We began a few months ago to host a neighborhood Farm to Table group which means deliveries are made weekly to our front courtyard, then picked up by neighbors who have placed orders. We have a number of local farmers and producers who offer a variety of locally made or raised foods. Our most recent addition to this group of vendors is a family who owns a Wagyu cattle ranch in Jackson County, southwest of our area. This beef is primarily grass fed but finished on hormone-free, non-GMO feed and is known for its marbling and flavor.  We ordered flat iron steak and prepared it in the simplest way – a quick sear in a hot iron skillet, then topped with butter blended with shallots and fresh herbs from our garden, an adaptation of a classic French accompaniment called maitre d’ butter. There is a similar recipe from Saveur online. Results?  My family’s version of a Michelin star!

Wagyu Flat Iron Steak with Herb Butter

Flat Iron Steak – We used 2 1/2 pounds for 6 adults. Tailor the amount to the portions you need – 6 to 8 oz. portions are average.

salt and freshly ground pepper

cooking oil

 

For the Herb Butter –

8 oz. unsalted butter

1 medium shallot, diced

1/3 cup roughly chopped fresh basil leaves

2 Tablespoons chopped tarragon or Mexican Mint Marigold (tarragon does not grow well in our area, so I always use the latter herb  because we have a lot of it in the garden.)

1/2 teaspoon pink Himalayan sea salt

1/4 teaspoon ground black pepper

Rub steaks generously with salt and pepper and set aside to let rest for at least 30 minutes at room temperature.
In a low flat bowl, blend butter, shallots, salt, pepper, and herbs with a fork. Set aside until serving time.
Heat 2 Tablespoons oil in a 12″ cast-iron skillet over medium-high heat. Add 2 steaks and cook, turning once, until seared to your preference for doneness – about 4 minutes on each side for medium rare, 5-6 minutes each side for medium to medium well. I use 2 skillets and repeat for additional steaks adding more oil as necessary. Transfer steaks to serving platter and let rest for 5 minutes. To serve, top each steak with 2 tbsp. of the herb butter. I use a small ice cream scoop to make this quick and simple.

Oatmeal Mango Muffins

As I have mentioned before, I have a favorite breakfast cookbook that features recipes from various Bed and Breakfasts on the West Coast.

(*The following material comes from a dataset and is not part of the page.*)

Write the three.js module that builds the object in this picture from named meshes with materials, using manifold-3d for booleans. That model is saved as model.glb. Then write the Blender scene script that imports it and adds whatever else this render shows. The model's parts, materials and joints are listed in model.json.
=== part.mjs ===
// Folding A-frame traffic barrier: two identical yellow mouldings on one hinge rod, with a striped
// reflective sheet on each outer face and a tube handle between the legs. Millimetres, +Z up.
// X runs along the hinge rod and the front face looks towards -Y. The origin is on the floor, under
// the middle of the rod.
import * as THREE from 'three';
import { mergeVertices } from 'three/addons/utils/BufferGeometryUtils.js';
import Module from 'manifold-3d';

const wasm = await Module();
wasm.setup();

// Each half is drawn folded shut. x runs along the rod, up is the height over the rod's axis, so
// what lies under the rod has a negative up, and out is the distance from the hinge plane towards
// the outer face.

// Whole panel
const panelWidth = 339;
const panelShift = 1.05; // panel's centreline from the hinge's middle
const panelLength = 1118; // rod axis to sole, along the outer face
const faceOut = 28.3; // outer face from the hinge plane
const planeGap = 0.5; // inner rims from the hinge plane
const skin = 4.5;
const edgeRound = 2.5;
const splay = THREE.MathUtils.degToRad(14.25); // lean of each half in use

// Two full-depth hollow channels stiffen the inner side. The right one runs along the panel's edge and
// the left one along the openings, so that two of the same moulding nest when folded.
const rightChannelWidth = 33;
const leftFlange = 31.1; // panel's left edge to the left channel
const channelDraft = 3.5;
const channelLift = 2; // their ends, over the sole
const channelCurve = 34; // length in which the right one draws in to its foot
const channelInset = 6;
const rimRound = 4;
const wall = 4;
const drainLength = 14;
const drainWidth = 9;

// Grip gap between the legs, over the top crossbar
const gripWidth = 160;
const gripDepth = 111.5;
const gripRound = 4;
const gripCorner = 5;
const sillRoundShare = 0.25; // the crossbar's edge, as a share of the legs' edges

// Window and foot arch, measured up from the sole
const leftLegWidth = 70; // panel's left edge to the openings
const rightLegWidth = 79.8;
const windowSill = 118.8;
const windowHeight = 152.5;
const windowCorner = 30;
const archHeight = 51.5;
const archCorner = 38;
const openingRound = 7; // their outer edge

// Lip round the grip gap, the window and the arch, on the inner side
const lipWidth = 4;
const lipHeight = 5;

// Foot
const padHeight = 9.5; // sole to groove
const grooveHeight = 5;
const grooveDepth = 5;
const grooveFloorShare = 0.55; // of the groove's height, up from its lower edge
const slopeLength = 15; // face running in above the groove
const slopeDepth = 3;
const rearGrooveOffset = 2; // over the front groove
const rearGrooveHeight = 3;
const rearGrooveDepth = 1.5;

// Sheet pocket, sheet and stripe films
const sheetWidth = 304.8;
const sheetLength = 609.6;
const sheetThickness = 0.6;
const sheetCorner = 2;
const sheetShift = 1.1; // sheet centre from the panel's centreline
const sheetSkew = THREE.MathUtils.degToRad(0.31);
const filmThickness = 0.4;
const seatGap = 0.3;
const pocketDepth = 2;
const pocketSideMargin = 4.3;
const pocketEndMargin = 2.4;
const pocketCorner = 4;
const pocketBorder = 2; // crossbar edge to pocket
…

I have made oatmeal muffins from one of their recipes that we liked which included peaches.I learned in Indonesia that mangos work well when peaches are not available. (We had a mango tree in our back yard there.) So since I had no peaches but several ripe Ataulfo Mangos, I chopped them into the batter for our muffins – a new breakfast favorite!

1 1/4 cups flour

1 cup rolled oats

1/4 cup packed brown sugar

2 teaspoons cinnamon

1 teaspoon baking soda

1 teaspoon baking powder

1 cup buttermilk

1/2 cup vegetable oil

2 Tablespoons molasses

1 egg

1 teaspoon vanilla extract

1 cup peeled, chopped fresh mangos

Preheat oven to 400 degrees. In a large bowl, combine all dry ingredients. In a medium bowl, mix wet ingredients and add to dry ingredients. Mix just until blended. Batter will be lumpy. Stir in mangos. Fill greased muffin tins 2/3 full. Bake for 20 minutes or until muffins are done.